247 Restoration Specialists works directly with Texas commercial insurance adjusters and provides claim-ready documentation from day one. Call us for emergency commercial restoration and business interruption claim support.

Frequently Asked Questions

How long do I have to file a business interruption insurance claim in Texas?

Texas law provides a two-year statute of limitations for insurance claims from the date of loss. However, most policies require “prompt notice” — typically within 30–60 days of the damage event. File your claim as soon as possible to avoid disputes over late reporting. Begin documenting revenue losses from day one.

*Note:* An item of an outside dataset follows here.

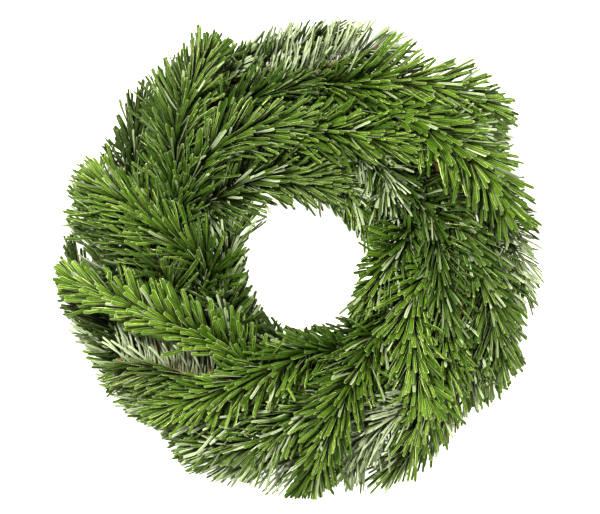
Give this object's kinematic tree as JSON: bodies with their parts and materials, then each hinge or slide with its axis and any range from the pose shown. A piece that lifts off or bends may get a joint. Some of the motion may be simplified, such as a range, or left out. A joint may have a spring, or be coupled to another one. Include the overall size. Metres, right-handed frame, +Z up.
{
  "type": "evergreen wreath",
  "caption": "Round wreath of fresh fir sprigs bound clockwise on a straw ring with wire, open in the middle, lying flat.",
  "frame": {"origin": "centre of the wreath on the surface that it lies on", "axes": "+Z up from the surface through the hole, +Y towards the top of the wreath, +X to its right as seen from above"},
  "size_m": [0.2979, 0.2935, 0.0801],
  "materials": {
    "straw": "dry straw, matte with a faint sheen along the stalks",
    "wire": "green lacquer, satin",
    "fir_bright": "waxy young needles, semi-gloss yellow green",
    "fir_mid": "waxy needles, semi-gloss mid green",
    "fir_dark": "waxy older needles, semi-gloss dark green",
    "fir_silver": "waxy needles turned to show their silver bands"
  },
  "bodies": {
    "root": {"straw_ring": "straw", "binding_wire": "wire", "sprig_left_bright": "fir_bright", "sprig_right_big": "fir_bright", "sprig_bottom_left_herring": "fir_bright", "sprig_bottom_bright": "fir_bright", "sprig_topright_long": "fir_bright", "sprig_top_inner_bright": "fir_bright", "sprig_right_bright_down": "fir_bright", "sprig_left_upper_bright": "fir_bright", "sprig_hole_right": "fir_bright", "sprig_bottomright_mid": "fir_bright", "sprig_topleft_sweep": "fir_mid", "sprig_topleft_tall": "fir_mid", "sprig_right_mid_dark": "fir_mid", "sprig_right_lower_outer": "fir_mid", "sprig_bottom_lower": "fir_mid", "sprig_top_knot": "fir_mid", "sprig_top_inner_arc": "fir_dark", "sprig_left_mid": "fir_mid", "sprig_right_upper_mid": "fir_mid", "sprig_left_bottom_fan": "fir_mid", "sprig_topleft_fill": "fir_mid", "sprig_left_low": "fir_mid", "sprig_left_gap_dark": "fir_dark", "sprig_bottom_left_fill": "fir_dark", "sprig_topleft_outer": "fir_dark", "sprig_top_back_left": "fir_dark", "sprig_right_lower_dark": "fir_dark", "sprig_bottomright_under": "fir_dark", "sprig_left_outer_low": "fir_dark", "sprig_left_rim": "fir_dark", "sprig_hole_top_right": "fir_mid", "sprig_hole_bottom": "fir_dark", "sprig_hole_bottom_left": "fir_dark", "sprig_top_silver_long": "fir_silver", "sprig_left_silver": "fir_silver", "sprig_top_hang_silver": "fir_silver", "sprig_bottom_silver": "fir_silver", "sprig_hole_left": "fir_silver", "sprig_top_silver_left": "fir_silver", "sprig_right_tip_silver": "fir_silver", "sprig_right_outer": "fir_silver", "sprig_bottom_outer_under": "fir_silver"}
  },
  "joints": []
}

Does business interruption insurance cover employee wages during restoration?

Yes. Standard Texas business interruption coverage includes “continuing expenses” — payroll for key employees you retain during the closure, rent, loan payments, insurance premiums, and utilities. Some policies also cover “extra expenses” like overtime to expedite reopening. Review your policy’s specific language, as some cap continuing expenses at a percentage of the total BI limit.

What is the waiting period for business interruption insurance in Texas?

Most Texas commercial property policies include a 72-hour (3-day) waiting period before business interruption coverage begins. Some policies use 24 or 48 hours. The waiting period starts when the covered damage occurs, not when you file the claim. Revenue lost during the waiting period is not covered.

Can I claim business interruption if my business was already losing money?

Yes, but the claim is more complex. Even unprofitable businesses have continuing fixed expenses (rent, loans, insurance) that BI coverage can pay during restoration. You can also claim the revenue you would have earned — even if the business was trending down — but you’ll need strong financial documentation showing the expected trajectory without the loss event. A forensic accountant can strengthen these claims.